The MYC–SWI/SNF connection in rhadboid tumors

Rhabdoid tumors (RT) are rare and aggressive childhood cancers with no effective treatment options and high rates of mortality. RT are unusual among malignancies in that their etilolgy is tied to mutations in just one gene, SMARBC1, which encodes the SNF5 component of the SWI/SNF chromatin remodeler. Our interest in RT was piqued by reports that MYC target gene signatures are repeatedly activated in RT patient transcriptomes, despite there being no obvious alterations to MYC itself. 

SNF5 binds directly to MYC. We recently found that SNF5 inhibits the DNA binding capability of MYC, both in vitro and in cells. Reintroduction of SNF5 into RT cell lines decreases binding by MYC genome wide (left panel, below), providing a simple explanation for the recurring activation of MYC target genes in RT patient samples. Supporting this idea, if we compare the primary transcriptional effects of SNF5 reintroduction with MYC inhibition (we used OmoMYC, a protein-based MYC inhibitor), they are very similar (right two panels, below; read the paper if you want to know what this figure shows!).

We hypothesize that, in the absence of SNF5, MYC has unfettered access to its target genes, which it then binds to regulate oncogenic transcriptional processes in SNF5-null cancers.
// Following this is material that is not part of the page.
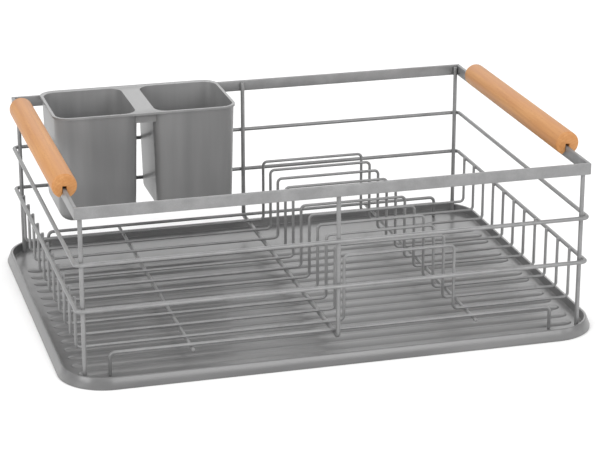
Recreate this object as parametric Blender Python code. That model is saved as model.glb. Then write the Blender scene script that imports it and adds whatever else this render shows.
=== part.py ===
"""Wire dish drying rack with wooden handles, a twin cutlery holder and a drip tray.

The origin is the middle of the tray's underside. X runs along the rack, Y points to the
back, where the cutlery holder hangs, and Z points up. All lengths are in metres.
"""

import math

import bmesh
import bpy

MM = 0.001

# ---- driving dimensions ---------------------------------------------------------------
WELD_GAP = 0.3 * MM             # clearance left between pieces that touch

RACK_LENGTH = 440.0 * MM        # rim, outer face to outer face along X
RACK_DEPTH = 334.0 * MM         # rim, outer face to outer face along Y
RIM_TOP = 153.5 * MM            # top edge of the rim above the table
BAR_HEIGHT = 10.0 * MM          # flat rim bar on edge
BAR_THICKNESS = 3.0 * MM
BAR_EDGE = 0.5 * MM             # eased edges of the bars

POST_DIAMETER = 3.8 * MM        # corner posts and the bent middle wire
LOOP_DIAMETER = 3.5 * MM        # the two loops round the basket
CROSS_DIAMETER = 3.0 * MM       # cross wires and foot wires
PLATE_WIRE_DIAMETER = 2.6 * MM  # formed wires that hold the plates

UPPER_LOOP_DROP = 48.8 * MM     # centre of the upper loop below the rim's top edge
LOWER_LOOP_DROP = 88.5 * MM     # centre of the lower loop below the rim's top edge
LOOP_CORNER_RADIUS = 5.0 * MM
LOOP_END_CLEARANCE = 1.7 * MM   # between a post and the end runs of the loops
POST_TOP_DROP = 1.5 * MM        # post top below the rim's top edge

PLATE_WIRE_COUNT = 11
PLATE_WIRE_INSET = 32.0 * MM    # first and last formed wires, in from the rim's outer face
PLATE_WIRE_LEVEL = 22.0 * MM    # centre of the basket's floor wires above the table
HOOP_LEFT = 13.0 * MM           # left legs of the plate hoops, from the middle of the rack
HOOP_WIDTH = 98.0 * MM
HOOP_HEIGHT = 58.0 * MM         # centre of the hoops' tops above the floor wires
HOOP_CORNER_RADIUS = 6.0 * MM
FLOOR_BEND_RADIUS = 4.0 * MM
COMB_OVERRUN = 2.0 * MM         # comb tops above the centre of the lower loop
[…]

This view predicts that MYC is a defacto driver of malignant processes in RT, and that these cancers will thus be sensitive to MYC inhibitors, when they become available. 

We seek to understand the full role of MYC in sculpting the tumorigenic RT transcriptome, to determine whether MYC inhibition is a viable route to an anti-RT therapy, and to explore other intriguing connections we have uncovered between MYC and the SWI/SNF chromatin remodeling complex.